__WHAT THE TASK ASKS__.
Gather every line below where "follow" appears.

[Entries with model source code]
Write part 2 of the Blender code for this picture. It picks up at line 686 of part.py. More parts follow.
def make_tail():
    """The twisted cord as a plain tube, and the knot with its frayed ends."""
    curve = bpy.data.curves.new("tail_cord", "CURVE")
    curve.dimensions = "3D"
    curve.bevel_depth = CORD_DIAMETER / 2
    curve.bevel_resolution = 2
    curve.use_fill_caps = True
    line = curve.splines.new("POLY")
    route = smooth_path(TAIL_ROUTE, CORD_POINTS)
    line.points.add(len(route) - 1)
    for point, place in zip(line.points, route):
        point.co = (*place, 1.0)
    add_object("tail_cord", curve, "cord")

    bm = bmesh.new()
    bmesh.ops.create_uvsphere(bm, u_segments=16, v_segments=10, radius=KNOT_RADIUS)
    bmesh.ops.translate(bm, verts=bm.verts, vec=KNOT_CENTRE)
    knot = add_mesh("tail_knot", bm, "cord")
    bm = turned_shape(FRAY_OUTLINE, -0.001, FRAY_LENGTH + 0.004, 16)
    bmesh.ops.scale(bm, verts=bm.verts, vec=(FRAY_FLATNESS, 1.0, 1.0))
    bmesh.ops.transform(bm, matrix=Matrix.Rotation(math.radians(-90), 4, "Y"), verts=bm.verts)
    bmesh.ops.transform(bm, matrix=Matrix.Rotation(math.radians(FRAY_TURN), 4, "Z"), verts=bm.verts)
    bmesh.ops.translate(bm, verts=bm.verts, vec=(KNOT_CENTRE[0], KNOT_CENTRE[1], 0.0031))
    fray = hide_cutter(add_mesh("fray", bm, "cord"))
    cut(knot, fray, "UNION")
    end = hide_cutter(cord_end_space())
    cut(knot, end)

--

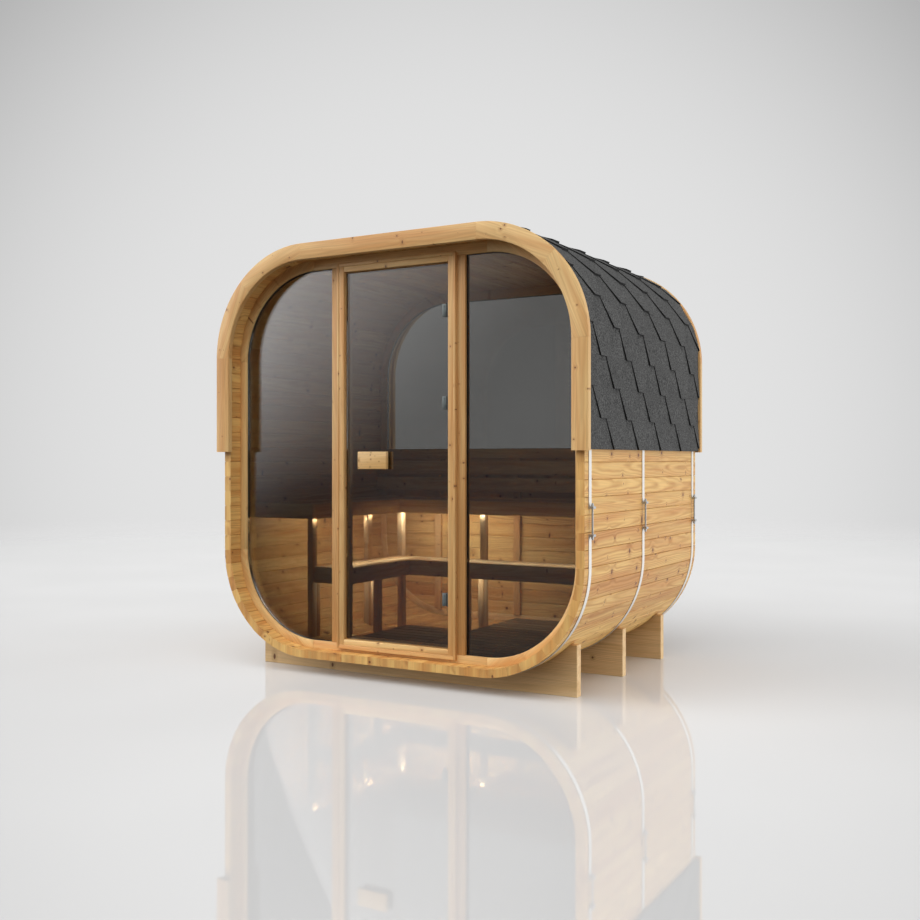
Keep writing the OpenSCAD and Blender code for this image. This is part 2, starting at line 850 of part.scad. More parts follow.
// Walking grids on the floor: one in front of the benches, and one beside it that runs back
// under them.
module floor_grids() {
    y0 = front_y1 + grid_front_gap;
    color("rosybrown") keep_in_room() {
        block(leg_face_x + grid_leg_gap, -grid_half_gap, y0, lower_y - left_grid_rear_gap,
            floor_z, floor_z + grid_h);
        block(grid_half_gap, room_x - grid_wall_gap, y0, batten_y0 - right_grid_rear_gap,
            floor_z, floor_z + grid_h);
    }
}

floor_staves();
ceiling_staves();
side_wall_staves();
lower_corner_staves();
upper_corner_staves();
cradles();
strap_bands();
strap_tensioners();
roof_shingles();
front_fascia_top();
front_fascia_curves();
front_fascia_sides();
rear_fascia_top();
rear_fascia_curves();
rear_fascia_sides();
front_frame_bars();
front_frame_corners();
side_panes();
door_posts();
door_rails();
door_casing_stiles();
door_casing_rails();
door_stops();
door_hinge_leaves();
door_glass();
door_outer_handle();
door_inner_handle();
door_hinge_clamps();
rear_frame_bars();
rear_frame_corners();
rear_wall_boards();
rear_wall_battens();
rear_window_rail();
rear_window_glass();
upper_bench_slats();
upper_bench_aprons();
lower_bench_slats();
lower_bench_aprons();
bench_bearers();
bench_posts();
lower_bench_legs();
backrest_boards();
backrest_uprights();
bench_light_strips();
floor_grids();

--

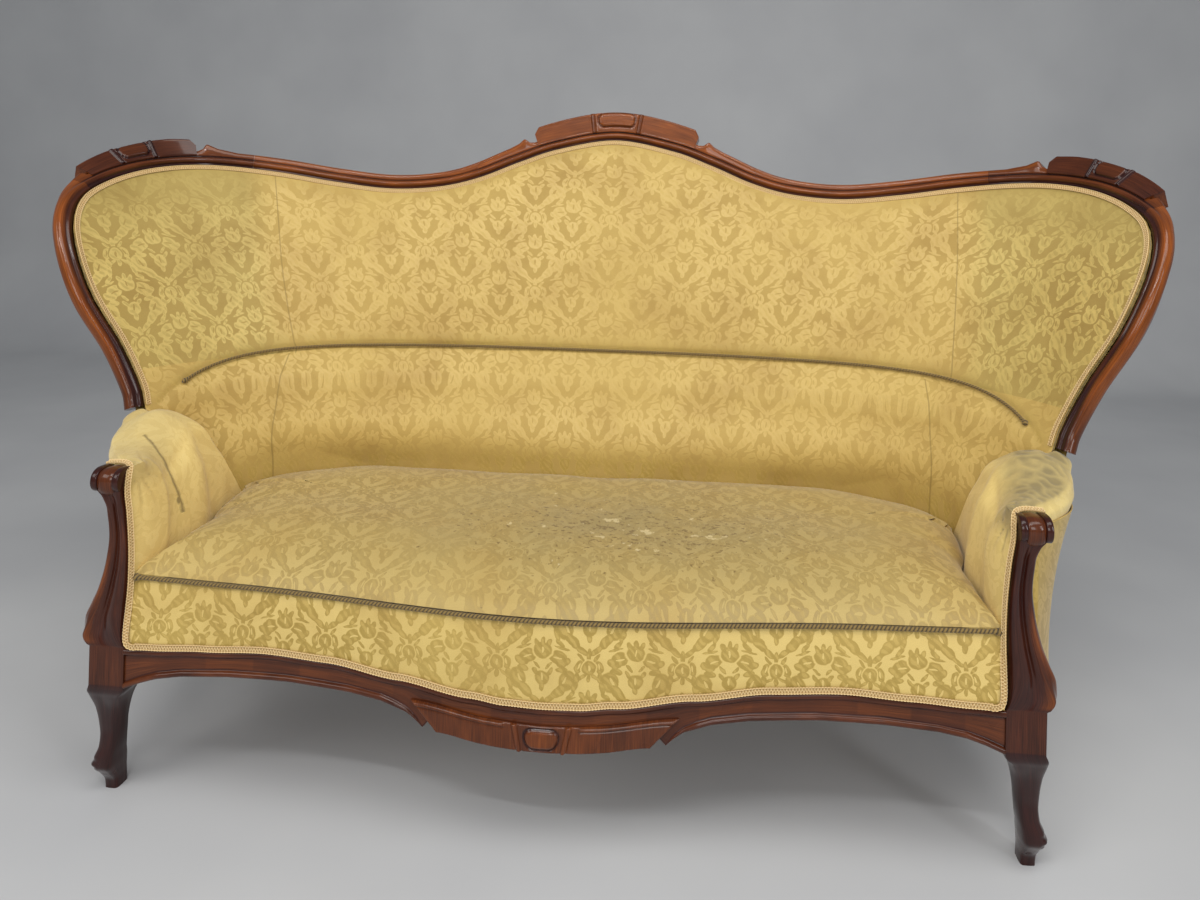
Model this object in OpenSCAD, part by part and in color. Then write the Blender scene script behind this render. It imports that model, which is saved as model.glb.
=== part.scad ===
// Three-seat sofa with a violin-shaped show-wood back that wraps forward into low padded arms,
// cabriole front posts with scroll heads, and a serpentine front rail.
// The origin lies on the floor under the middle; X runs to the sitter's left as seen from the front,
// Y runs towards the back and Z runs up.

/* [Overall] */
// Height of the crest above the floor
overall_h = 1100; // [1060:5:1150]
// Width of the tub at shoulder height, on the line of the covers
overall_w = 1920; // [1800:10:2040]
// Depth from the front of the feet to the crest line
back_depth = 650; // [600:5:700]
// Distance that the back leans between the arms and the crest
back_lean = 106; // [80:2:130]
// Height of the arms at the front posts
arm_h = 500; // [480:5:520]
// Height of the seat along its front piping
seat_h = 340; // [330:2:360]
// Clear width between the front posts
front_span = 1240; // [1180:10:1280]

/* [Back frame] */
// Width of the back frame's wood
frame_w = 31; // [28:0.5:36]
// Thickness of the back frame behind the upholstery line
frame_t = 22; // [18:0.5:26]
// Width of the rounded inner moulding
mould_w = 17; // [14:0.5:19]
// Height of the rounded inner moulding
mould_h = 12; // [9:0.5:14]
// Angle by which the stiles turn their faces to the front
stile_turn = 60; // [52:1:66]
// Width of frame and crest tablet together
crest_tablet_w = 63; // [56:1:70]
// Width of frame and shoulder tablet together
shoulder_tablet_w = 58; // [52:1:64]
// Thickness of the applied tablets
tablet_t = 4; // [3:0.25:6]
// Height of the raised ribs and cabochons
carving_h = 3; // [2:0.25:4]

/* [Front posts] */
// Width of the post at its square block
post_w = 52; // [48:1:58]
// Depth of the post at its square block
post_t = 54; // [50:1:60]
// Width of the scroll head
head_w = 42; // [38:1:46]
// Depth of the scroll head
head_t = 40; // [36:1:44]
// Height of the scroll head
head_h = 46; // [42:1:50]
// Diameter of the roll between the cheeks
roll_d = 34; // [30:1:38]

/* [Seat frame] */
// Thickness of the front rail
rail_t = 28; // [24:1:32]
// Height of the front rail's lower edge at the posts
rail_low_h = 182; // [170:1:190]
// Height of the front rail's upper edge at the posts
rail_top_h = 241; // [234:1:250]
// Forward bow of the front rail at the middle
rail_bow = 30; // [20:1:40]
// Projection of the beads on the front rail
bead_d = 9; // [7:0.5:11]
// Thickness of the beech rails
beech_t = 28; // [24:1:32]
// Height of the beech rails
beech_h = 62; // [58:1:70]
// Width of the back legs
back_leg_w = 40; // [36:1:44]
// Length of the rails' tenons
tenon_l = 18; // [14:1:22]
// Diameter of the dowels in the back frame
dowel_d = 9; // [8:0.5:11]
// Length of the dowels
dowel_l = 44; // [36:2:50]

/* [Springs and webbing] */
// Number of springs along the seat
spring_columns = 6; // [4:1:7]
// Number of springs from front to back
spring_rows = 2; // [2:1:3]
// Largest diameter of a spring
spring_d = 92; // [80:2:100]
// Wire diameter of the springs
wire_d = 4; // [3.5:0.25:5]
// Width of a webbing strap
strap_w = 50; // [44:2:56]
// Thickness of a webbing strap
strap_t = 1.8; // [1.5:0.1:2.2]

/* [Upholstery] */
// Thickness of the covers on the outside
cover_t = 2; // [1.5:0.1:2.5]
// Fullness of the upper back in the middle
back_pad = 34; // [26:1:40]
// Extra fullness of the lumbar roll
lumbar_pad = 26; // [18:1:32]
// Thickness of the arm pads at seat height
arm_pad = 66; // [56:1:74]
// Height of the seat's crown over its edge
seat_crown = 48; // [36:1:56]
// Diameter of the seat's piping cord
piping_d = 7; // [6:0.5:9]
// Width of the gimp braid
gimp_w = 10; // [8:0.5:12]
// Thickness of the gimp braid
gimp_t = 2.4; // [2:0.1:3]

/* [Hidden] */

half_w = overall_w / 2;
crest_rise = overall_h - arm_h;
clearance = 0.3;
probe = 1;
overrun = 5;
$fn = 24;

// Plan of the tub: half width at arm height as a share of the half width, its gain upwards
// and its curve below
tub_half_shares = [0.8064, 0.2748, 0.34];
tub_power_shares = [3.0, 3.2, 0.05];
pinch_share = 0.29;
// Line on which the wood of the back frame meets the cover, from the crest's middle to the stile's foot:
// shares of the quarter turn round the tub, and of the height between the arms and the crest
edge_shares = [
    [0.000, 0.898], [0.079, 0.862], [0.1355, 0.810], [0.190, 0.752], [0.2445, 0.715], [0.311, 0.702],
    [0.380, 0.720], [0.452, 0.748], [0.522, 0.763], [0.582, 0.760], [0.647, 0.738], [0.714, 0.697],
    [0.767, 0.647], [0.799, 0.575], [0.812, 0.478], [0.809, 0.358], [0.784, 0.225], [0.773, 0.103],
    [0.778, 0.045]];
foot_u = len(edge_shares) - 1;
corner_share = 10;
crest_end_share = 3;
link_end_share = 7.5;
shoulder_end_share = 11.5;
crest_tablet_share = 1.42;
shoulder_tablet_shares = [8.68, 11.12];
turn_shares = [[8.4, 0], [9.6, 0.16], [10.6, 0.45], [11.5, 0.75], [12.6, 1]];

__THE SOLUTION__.
Write part 2 of the Blender code for this picture. It picks up at line 686 of part.py. More parts follow.
Keep writing the OpenSCAD and Blender code for this image. This is part 2, starting at line 850 of part.scad. More parts follow.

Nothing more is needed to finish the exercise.